**TASK OBJECTIVE**: Write out only the lines running from the one that contains "obj.matrix_parent_inverse = Matrix.Identity(4)" to the end of the material, both ends included.
◆ ◆ ◆ ◆
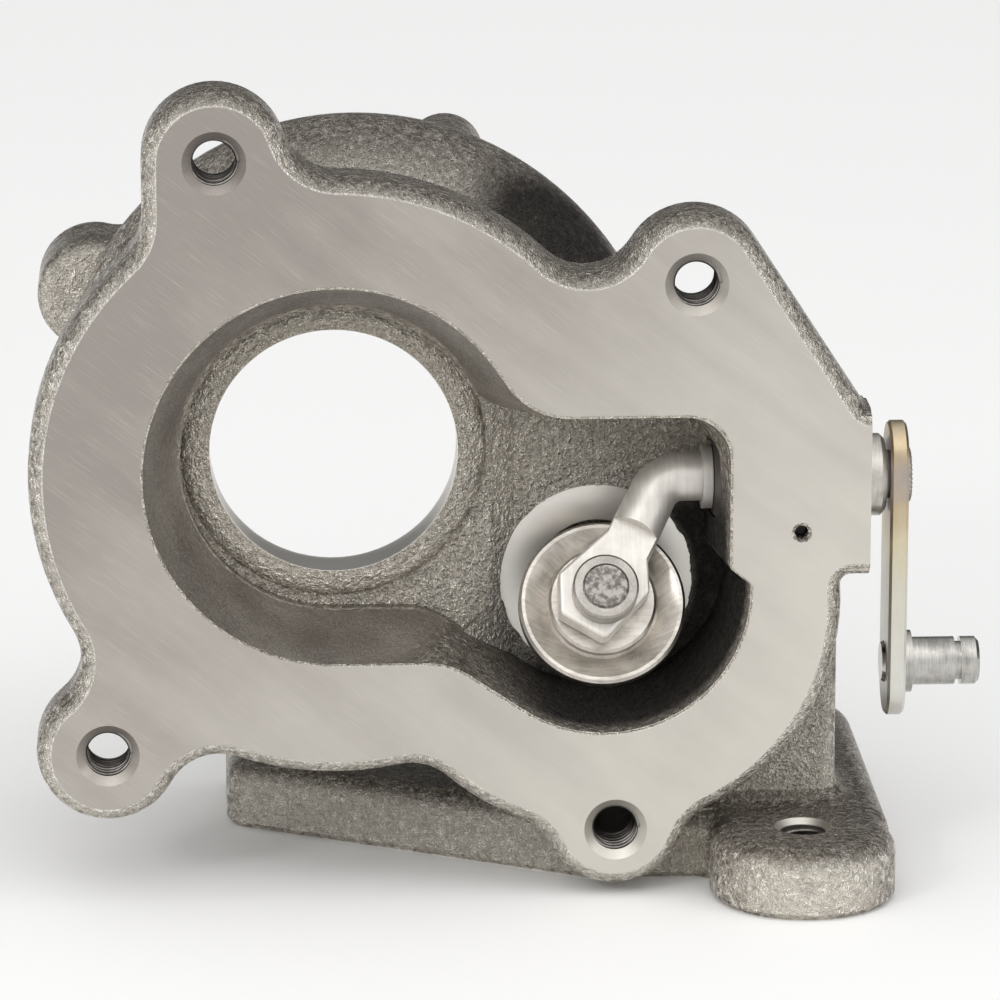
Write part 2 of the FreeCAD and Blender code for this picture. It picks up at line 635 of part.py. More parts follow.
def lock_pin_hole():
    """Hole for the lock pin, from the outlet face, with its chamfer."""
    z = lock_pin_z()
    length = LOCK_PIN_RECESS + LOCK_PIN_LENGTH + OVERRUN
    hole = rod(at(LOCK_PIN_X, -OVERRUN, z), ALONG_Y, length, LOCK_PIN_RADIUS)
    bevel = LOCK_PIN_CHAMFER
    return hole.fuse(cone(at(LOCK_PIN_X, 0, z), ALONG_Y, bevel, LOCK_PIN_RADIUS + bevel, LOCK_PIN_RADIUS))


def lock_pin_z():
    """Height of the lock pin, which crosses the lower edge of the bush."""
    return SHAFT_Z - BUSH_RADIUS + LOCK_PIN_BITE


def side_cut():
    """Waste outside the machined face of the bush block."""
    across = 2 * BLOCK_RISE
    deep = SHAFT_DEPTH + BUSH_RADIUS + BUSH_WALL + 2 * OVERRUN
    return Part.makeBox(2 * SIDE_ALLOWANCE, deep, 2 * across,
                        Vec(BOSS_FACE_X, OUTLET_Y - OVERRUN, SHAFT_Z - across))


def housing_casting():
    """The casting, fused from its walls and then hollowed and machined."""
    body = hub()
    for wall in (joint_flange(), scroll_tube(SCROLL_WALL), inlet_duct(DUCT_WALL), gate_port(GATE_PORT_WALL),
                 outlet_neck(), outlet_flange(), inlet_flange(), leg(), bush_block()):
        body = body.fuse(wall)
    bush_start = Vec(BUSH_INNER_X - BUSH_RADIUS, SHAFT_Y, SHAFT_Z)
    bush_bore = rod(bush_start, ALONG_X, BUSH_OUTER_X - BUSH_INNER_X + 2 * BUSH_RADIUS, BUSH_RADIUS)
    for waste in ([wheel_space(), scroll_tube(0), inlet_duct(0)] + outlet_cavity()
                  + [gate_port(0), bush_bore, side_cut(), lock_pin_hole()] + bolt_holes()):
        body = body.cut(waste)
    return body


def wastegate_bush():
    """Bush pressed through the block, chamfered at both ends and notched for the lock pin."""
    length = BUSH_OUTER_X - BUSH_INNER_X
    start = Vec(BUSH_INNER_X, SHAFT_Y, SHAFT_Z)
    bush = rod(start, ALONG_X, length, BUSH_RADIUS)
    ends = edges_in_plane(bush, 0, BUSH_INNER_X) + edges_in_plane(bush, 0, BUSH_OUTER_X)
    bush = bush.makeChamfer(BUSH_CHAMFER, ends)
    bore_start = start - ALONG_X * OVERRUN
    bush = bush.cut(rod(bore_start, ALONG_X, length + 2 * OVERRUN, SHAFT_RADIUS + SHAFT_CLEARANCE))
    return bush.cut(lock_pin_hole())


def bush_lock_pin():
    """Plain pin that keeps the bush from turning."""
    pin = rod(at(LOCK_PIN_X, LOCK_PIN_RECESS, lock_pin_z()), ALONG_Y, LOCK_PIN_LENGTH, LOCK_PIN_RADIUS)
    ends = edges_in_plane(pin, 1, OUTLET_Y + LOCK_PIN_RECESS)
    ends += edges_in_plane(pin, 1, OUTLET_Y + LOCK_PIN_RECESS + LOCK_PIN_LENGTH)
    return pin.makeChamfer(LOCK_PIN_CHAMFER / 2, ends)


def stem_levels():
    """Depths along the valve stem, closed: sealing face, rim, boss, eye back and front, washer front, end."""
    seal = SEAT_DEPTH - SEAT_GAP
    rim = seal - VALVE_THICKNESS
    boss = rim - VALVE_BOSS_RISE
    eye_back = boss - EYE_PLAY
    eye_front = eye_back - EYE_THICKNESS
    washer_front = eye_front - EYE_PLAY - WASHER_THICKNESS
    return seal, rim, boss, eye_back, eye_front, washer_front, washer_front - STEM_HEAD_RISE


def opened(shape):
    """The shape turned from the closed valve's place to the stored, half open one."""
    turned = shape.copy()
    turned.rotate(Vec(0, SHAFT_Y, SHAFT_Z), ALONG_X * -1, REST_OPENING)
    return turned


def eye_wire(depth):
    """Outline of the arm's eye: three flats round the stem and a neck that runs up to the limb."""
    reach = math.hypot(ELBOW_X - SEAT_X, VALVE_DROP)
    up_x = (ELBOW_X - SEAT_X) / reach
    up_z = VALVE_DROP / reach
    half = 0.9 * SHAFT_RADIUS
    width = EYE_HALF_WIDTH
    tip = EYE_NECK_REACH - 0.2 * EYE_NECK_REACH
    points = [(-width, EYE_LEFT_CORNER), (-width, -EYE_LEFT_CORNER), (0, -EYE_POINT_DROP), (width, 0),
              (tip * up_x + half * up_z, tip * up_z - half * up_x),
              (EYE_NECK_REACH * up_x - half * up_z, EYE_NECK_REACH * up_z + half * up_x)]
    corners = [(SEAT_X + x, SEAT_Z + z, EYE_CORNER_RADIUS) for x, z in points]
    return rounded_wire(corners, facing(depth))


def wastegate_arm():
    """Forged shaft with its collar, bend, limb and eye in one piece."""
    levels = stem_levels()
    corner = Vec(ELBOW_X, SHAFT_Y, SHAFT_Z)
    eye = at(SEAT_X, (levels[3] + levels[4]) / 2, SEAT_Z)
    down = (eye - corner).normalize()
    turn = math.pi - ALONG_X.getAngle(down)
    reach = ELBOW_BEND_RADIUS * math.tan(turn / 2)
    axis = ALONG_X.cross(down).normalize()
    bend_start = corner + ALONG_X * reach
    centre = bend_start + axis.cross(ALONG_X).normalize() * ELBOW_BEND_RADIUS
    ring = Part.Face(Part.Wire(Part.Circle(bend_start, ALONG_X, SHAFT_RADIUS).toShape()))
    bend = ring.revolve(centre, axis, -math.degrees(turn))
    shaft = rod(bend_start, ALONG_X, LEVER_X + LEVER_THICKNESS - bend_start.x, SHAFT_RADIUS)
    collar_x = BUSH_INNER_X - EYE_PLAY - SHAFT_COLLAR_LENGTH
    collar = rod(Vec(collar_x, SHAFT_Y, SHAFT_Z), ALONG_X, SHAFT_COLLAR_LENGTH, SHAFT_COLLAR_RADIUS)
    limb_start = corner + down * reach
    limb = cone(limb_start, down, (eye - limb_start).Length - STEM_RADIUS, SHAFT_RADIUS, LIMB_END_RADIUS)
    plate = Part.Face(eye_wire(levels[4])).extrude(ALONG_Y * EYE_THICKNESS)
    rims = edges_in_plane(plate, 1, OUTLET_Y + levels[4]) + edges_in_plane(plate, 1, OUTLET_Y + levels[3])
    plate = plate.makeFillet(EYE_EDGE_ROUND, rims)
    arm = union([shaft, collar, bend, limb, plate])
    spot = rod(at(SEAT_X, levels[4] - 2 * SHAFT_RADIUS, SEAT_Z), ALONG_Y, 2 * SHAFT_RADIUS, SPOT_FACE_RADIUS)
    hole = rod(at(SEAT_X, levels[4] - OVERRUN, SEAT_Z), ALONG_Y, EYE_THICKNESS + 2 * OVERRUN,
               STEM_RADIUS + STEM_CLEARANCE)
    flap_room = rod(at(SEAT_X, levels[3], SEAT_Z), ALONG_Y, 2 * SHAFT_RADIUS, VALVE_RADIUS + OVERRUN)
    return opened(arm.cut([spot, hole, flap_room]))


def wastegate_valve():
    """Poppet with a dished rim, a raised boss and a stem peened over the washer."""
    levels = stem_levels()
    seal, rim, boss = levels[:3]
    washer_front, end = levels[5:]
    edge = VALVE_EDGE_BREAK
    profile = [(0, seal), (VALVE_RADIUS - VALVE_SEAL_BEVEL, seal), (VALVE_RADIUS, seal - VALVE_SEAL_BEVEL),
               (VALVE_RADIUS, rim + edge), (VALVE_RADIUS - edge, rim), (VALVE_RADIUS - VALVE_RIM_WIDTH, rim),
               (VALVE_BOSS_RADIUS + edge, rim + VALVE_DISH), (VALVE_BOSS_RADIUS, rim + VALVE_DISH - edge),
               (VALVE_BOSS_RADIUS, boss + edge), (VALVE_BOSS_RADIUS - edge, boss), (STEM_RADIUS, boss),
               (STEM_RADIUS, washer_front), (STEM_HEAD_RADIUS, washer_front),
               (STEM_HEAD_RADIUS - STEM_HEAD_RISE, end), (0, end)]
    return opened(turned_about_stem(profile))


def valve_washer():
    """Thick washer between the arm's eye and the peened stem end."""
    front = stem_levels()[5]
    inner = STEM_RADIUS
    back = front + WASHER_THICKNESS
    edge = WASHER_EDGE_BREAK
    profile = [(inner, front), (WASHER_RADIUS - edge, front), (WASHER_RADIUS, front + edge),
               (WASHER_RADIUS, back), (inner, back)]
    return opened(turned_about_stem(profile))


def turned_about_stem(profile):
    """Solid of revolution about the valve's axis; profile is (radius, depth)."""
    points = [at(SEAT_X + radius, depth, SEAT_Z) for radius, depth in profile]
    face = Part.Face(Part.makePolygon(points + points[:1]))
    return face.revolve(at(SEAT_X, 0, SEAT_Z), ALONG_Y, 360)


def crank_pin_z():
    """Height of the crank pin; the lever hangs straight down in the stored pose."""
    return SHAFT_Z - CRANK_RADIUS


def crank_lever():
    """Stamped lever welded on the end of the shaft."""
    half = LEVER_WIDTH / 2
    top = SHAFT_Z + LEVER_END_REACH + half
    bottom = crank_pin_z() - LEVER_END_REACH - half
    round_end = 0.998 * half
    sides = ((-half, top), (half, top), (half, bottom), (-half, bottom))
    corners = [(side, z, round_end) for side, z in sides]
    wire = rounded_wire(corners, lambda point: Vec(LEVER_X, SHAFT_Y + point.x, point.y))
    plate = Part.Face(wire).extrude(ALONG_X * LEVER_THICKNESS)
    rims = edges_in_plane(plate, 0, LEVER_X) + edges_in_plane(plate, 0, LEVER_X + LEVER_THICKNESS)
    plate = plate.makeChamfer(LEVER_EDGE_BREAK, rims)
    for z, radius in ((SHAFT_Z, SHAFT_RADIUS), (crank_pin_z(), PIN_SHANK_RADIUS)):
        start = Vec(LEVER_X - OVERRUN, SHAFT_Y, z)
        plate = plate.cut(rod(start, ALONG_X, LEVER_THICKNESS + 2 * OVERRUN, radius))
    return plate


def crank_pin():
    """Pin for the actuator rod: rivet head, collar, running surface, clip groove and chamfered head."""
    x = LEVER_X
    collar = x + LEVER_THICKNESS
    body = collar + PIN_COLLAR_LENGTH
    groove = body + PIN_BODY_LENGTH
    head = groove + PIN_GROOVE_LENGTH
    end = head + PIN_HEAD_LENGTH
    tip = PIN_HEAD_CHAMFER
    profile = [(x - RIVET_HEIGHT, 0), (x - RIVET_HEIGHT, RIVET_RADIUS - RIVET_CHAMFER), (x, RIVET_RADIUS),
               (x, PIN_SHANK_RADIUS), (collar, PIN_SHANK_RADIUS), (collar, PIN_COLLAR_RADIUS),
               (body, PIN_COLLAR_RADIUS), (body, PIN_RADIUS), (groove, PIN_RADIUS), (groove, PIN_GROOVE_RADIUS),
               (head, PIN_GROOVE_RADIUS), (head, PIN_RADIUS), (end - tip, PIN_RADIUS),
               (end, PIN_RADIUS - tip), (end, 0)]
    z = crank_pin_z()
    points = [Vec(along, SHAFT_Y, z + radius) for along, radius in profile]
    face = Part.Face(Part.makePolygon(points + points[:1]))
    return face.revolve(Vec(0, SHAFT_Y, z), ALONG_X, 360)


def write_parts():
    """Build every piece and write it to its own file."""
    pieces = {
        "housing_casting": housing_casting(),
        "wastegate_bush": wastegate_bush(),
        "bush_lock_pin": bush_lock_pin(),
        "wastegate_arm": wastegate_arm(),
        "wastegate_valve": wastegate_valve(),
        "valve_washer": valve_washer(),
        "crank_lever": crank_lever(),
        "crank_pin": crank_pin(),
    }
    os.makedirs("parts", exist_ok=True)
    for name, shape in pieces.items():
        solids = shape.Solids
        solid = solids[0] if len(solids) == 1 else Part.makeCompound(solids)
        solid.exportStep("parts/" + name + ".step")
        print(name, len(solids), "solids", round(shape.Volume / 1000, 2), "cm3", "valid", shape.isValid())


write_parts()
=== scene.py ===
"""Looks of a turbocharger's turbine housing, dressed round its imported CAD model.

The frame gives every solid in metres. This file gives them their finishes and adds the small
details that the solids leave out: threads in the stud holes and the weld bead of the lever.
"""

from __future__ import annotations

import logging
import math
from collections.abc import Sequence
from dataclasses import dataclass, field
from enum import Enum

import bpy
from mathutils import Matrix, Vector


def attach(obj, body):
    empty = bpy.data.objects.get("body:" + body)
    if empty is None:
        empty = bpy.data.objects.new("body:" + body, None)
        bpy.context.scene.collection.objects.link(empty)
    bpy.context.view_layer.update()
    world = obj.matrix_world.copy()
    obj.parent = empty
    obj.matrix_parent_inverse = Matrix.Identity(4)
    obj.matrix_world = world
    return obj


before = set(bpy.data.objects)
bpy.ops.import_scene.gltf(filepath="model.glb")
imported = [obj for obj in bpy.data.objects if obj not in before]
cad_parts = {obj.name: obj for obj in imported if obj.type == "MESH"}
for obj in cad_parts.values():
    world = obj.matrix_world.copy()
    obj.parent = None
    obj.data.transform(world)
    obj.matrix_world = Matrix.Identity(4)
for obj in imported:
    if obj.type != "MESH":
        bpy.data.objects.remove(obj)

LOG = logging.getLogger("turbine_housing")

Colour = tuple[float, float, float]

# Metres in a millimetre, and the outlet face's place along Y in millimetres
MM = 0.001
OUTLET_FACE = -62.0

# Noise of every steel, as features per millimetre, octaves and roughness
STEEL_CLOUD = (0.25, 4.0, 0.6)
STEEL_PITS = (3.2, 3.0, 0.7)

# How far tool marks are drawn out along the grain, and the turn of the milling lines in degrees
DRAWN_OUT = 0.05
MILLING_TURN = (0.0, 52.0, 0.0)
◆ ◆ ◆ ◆
**ANSWER BELOW**:
    obj.matrix_parent_inverse = Matrix.Identity(4)
    obj.matrix_world = world
    return obj


before = set(bpy.data.objects)
bpy.ops.import_scene.gltf(filepath="model.glb")
imported = [obj for obj in bpy.data.objects if obj not in before]
cad_parts = {obj.name: obj for obj in imported if obj.type == "MESH"}
for obj in cad_parts.values():
    world = obj.matrix_world.copy()
    obj.parent = None
    obj.data.transform(world)
    obj.matrix_world = Matrix.Identity(4)
for obj in imported:
    if obj.type != "MESH":
        bpy.data.objects.remove(obj)

LOG = logging.getLogger("turbine_housing")

Colour = tuple[float, float, float]

# Metres in a millimetre, and the outlet face's place along Y in millimetres
MM = 0.001
OUTLET_FACE = -62.0

# Noise of every steel, as features per millimetre, octaves and roughness
STEEL_CLOUD = (0.25, 4.0, 0.6)
STEEL_PITS = (3.2, 3.0, 0.7)

# How far tool marks are drawn out along the grain, and the turn of the milling lines in degrees
DRAWN_OUT = 0.05
MILLING_TURN = (0.0, 52.0, 0.0)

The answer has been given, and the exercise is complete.